_EXERCISE BRIEF_
Give back the whole listing exactly as shown.

_AVAILABLE DATA_
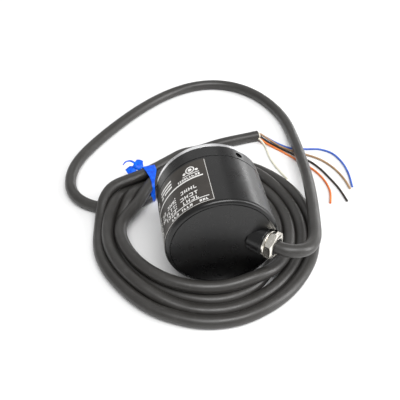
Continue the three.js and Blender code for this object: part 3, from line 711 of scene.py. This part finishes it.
def strands_under_tie(line):
    """Where the cable's strands cross the tie's plane, as (across, height), with the skew of each."""
    strands = []
    for a, b in zip(line[:-1], line[1:]):
        before = (Vector(a) - TIE_MIDDLE).dot(TIE_ALONG)
        after = (Vector(b) - TIE_MIDDLE).dot(TIE_ALONG)
        if (before < 0) == (after < 0):
            continue
        cross = Vector(a).lerp(Vector(b), before / (before - after)) - TIE_MIDDLE
        if abs(cross.dot(TIE_ACROSS)) < TIE_REACH:
            run = (Vector(b) - Vector(a)).normalized()
            strands.append((cross.dot(TIE_ACROSS), cross.z, abs(run.dot(TIE_ALONG))))
    return strands


def strip_faces(sections, rows, ring=False):
    """Faces of a strip whose vertices are listed row by row across each of its sections."""
    faces = []
    for n in range(sections if ring else sections - 1):
        for k in range(rows - 1):
            a, b = n * rows + k, (n + 1) % sections * rows + k
            faces.append((a, a + 1, b + 1, b))
    return faces


def strap(line):
    """The film pulled tight round the bundle: a creased band, narrow on the encoder's side."""
    radius = CABLE_DIAMETER / 2 + TIE_LIFT
    strands = strands_under_tie(line)
    loop = []
    directions = 144
    for k in range(directions):
        angle = 2 * math.pi * k / directions
        u, z = math.cos(angle), math.sin(angle)
        touching = []
        for across, height, square in strands:
            wide = radius / square
            reach = math.hypot(wide * u, radius * z)
            far = across * u + height * z + reach
            touching.append((far, across + wide**2 * u / reach, height + radius**2 * z / reach))
        _, across, height = max(touching)
        loop.append((across, max(height, TIE_FILM)))
    ring = np.array(loop + loop[:1])
    run = np.r_[0, np.cumsum(np.linalg.norm(np.diff(ring, axis=0), axis=1))]
    stops = np.linspace(0, run[-1], TIE_SECTIONS + 1)[:-1]
    ring = np.stack([np.interp(stops, run, ring[:, k]) for k in range(2)], 1)
    creases = random.Random(7)
    folds = [(creases.uniform(0.5, 1), creases.uniform(2.4, 5.5), creases.uniform(0, 6)) for _ in range(4)]
    vertices = []
    for n, (across, height) in enumerate(ring):
        after = ring[(n + 1) % len(ring)] - ring[n - 1]
        normal = np.array((after[1], -after[0])) / np.linalg.norm(after)
        width = np.interp(across, TIE_PLACES, TIE_WIDTHS)
        lean = np.interp(across, TIE_PLACES, TIE_LEANS)
        for k in range(TIE_ROWS):
            share = k / (TIE_ROWS - 1) - 0.5
            fold = sum(a * math.sin(b * share * 3.2 + c + 0.03 * n) for a, b, c in folds)
            lift = TIE_CREASE * (1 + fold / 3) * min(1, height / 2)
            point = TIE_MIDDLE + TIE_ACROSS * (across + normal[0] * lift) + TIE_ALONG * (lean + share * width)
            vertices.append((point.x, point.y, max(height + normal[1] * lift, TIE_FILM)))
    return vertices, strip_faces(TIE_SECTIONS, TIE_ROWS, ring=True)


def ribbon(points, widths, leans, rows=5):
    """A flat ribbon along points, with its width and its lean about its own line at each."""
    line = smooth_line(points, 8)
    shares = np.linspace(0, 1, len(line))
    marks = np.linspace(0, 1, len(points))
    width = np.interp(shares, marks, widths)
    lean = np.interp(shares, marks, leans)
    vertices = []
    for n, here in enumerate(line):
        run = Vector(line[min(n + 1, len(line) - 1)] - line[max(n - 1, 0)]).normalized()
        side = run.cross(Vector((0, 0, 1))).normalized()
        side = Matrix.Rotation(math.radians(lean[n]), 3, run) @ side
        up = side.cross(run)
        for k in range(rows):
            across = k / (rows - 1) - 0.5
            crown = 0.22 * (0.25 - across**2) * width[n]
            vertices.append(tuple(Vector(here) + side * across * width[n] + up * crown))
    return vertices, strip_faces(len(line), rows)


# The tie's two spread ends and the thin torn strip between them: where each runs, its width and lean.
TIE_ENDS = [
    ([(-23.2, 61.6, 9.9), (-24.2, 62.2, 10.1), (-25.2, 63, 10.4), (-26.6, 63.9, 10.5)],
     (1.0, 4.6, 4.9, 4.2), (-45, -30, -20, -15)),
    ([(-24.2, 61.9, 9.9), (-26.2, 61.6, 9.4), (-28, 61.2, 8.9), (-30.1, 60.5, 8.2)],
     (1.0, 1.6, 4.6, 4.0), (-40, -30, -20, -10)),
    ([(-25.6, 62.4, 10.2), (-26.7, 63.9, 10.7), (-28.3, 65.2, 10.9), (-30.1, 65.3, 10.7),
      (-31.7, 63.6, 10.2)],
     (1.6, 1.3, 1.2, 0.8, 0.3), (10, 10, 5, 5, 0)),
]


def build_tie(line):
    shape = gather([strap(line)] + [ribbon(*end) for end in TIE_ENDS])
    tie = add_mesh("twist_tie", *shape, "tie_blue", replaces=["cable_tie"], crease=60)
    thicken = tie.modifiers.new("thickness", "SOLIDIFY")
    thicken.thickness = TIE_FILM * MM
    thicken.offset = 0
    return tie


TIE = build_tie(CABLE_LINE)


# ---------- housing ----------
WALL = 0.9
SCREW_Y = 27.9
SCREW_ANGLES = (57.5, 177.5, 297.5)
SCREW_HOLE = 1.35  # radius, in the can and in the flange
FACE_HOLE_ANGLES = (90, 210, 330)
FACE_HOLE_CIRCLE = 15  # radius of the circle that the tapped holes lie on

# The slanted outlet boss: radii, and the seat that its end gives the gland, along the outlet's axis.
OUTLET_RADIUS = 5
OUTLET_BORE = 4.1
OUTLET_START = -4
OUTLET_END = 1.4
NUT_SEAT_RADIUS = 5.4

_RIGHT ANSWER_
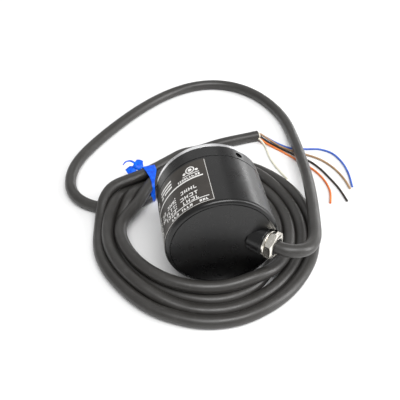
Continue the three.js and Blender code for this object: part 3, from line 711 of scene.py. This part finishes it.
def strands_under_tie(line):
    """Where the cable's strands cross the tie's plane, as (across, height), with the skew of each."""
    strands = []
    for a, b in zip(line[:-1], line[1:]):
        before = (Vector(a) - TIE_MIDDLE).dot(TIE_ALONG)
        after = (Vector(b) - TIE_MIDDLE).dot(TIE_ALONG)
        if (before < 0) == (after < 0):
            continue
        cross = Vector(a).lerp(Vector(b), before / (before - after)) - TIE_MIDDLE
        if abs(cross.dot(TIE_ACROSS)) < TIE_REACH:
            run = (Vector(b) - Vector(a)).normalized()
            strands.append((cross.dot(TIE_ACROSS), cross.z, abs(run.dot(TIE_ALONG))))
    return strands


def strip_faces(sections, rows, ring=False):
    """Faces of a strip whose vertices are listed row by row across each of its sections."""
    faces = []
    for n in range(sections if ring else sections - 1):
        for k in range(rows - 1):
            a, b = n * rows + k, (n + 1) % sections * rows + k
            faces.append((a, a + 1, b + 1, b))
    return faces


def strap(line):
    """The film pulled tight round the bundle: a creased band, narrow on the encoder's side."""
    radius = CABLE_DIAMETER / 2 + TIE_LIFT
    strands = strands_under_tie(line)
    loop = []
    directions = 144
    for k in range(directions):
        angle = 2 * math.pi * k / directions
        u, z = math.cos(angle), math.sin(angle)
        touching = []
        for across, height, square in strands:
            wide = radius / square
            reach = math.hypot(wide * u, radius * z)
            far = across * u + height * z + reach
            touching.append((far, across + wide**2 * u / reach, height + radius**2 * z / reach))
        _, across, height = max(touching)
        loop.append((across, max(height, TIE_FILM)))
    ring = np.array(loop + loop[:1])
    run = np.r_[0, np.cumsum(np.linalg.norm(np.diff(ring, axis=0), axis=1))]
    stops = np.linspace(0, run[-1], TIE_SECTIONS + 1)[:-1]
    ring = np.stack([np.interp(stops, run, ring[:, k]) for k in range(2)], 1)
    creases = random.Random(7)
    folds = [(creases.uniform(0.5, 1), creases.uniform(2.4, 5.5), creases.uniform(0, 6)) for _ in range(4)]
    vertices = []
    for n, (across, height) in enumerate(ring):
        after = ring[(n + 1) % len(ring)] - ring[n - 1]
        normal = np.array((after[1], -after[0])) / np.linalg.norm(after)
        width = np.interp(across, TIE_PLACES, TIE_WIDTHS)
        lean = np.interp(across, TIE_PLACES, TIE_LEANS)
        for k in range(TIE_ROWS):
            share = k / (TIE_ROWS - 1) - 0.5
            fold = sum(a * math.sin(b * share * 3.2 + c + 0.03 * n) for a, b, c in folds)
            lift = TIE_CREASE * (1 + fold / 3) * min(1, height / 2)
            point = TIE_MIDDLE + TIE_ACROSS * (across + normal[0] * lift) + TIE_ALONG * (lean + share * width)
            vertices.append((point.x, point.y, max(height + normal[1] * lift, TIE_FILM)))
    return vertices, strip_faces(TIE_SECTIONS, TIE_ROWS, ring=True)


def ribbon(points, widths, leans, rows=5):
    """A flat ribbon along points, with its width and its lean about its own line at each."""
    line = smooth_line(points, 8)
    shares = np.linspace(0, 1, len(line))
    marks = np.linspace(0, 1, len(points))
    width = np.interp(shares, marks, widths)
    lean = np.interp(shares, marks, leans)
    vertices = []
    for n, here in enumerate(line):
        run = Vector(line[min(n + 1, len(line) - 1)] - line[max(n - 1, 0)]).normalized()
        side = run.cross(Vector((0, 0, 1))).normalized()
        side = Matrix.Rotation(math.radians(lean[n]), 3, run) @ side
        up = side.cross(run)
        for k in range(rows):
            across = k / (rows - 1) - 0.5
            crown = 0.22 * (0.25 - across**2) * width[n]
            vertices.append(tuple(Vector(here) + side * across * width[n] + up * crown))
    return vertices, strip_faces(len(line), rows)


# The tie's two spread ends and the thin torn strip between them: where each runs, its width and lean.
TIE_ENDS = [
    ([(-23.2, 61.6, 9.9), (-24.2, 62.2, 10.1), (-25.2, 63, 10.4), (-26.6, 63.9, 10.5)],
     (1.0, 4.6, 4.9, 4.2), (-45, -30, -20, -15)),
    ([(-24.2, 61.9, 9.9), (-26.2, 61.6, 9.4), (-28, 61.2, 8.9), (-30.1, 60.5, 8.2)],
     (1.0, 1.6, 4.6, 4.0), (-40, -30, -20, -10)),
    ([(-25.6, 62.4, 10.2), (-26.7, 63.9, 10.7), (-28.3, 65.2, 10.9), (-30.1, 65.3, 10.7),
      (-31.7, 63.6, 10.2)],
     (1.6, 1.3, 1.2, 0.8, 0.3), (10, 10, 5, 5, 0)),
]


def build_tie(line):
    shape = gather([strap(line)] + [ribbon(*end) for end in TIE_ENDS])
    tie = add_mesh("twist_tie", *shape, "tie_blue", replaces=["cable_tie"], crease=60)
    thicken = tie.modifiers.new("thickness", "SOLIDIFY")
    thicken.thickness = TIE_FILM * MM
    thicken.offset = 0
    return tie


TIE = build_tie(CABLE_LINE)


# ---------- housing ----------
WALL = 0.9
SCREW_Y = 27.9
SCREW_ANGLES = (57.5, 177.5, 297.5)
SCREW_HOLE = 1.35  # radius, in the can and in the flange
FACE_HOLE_ANGLES = (90, 210, 330)
FACE_HOLE_CIRCLE = 15  # radius of the circle that the tapped holes lie on

# The slanted outlet boss: radii, and the seat that its end gives the gland, along the outlet's axis.
OUTLET_RADIUS = 5
OUTLET_BORE = 4.1
OUTLET_START = -4
OUTLET_END = 1.4
NUT_SEAT_RADIUS = 5.4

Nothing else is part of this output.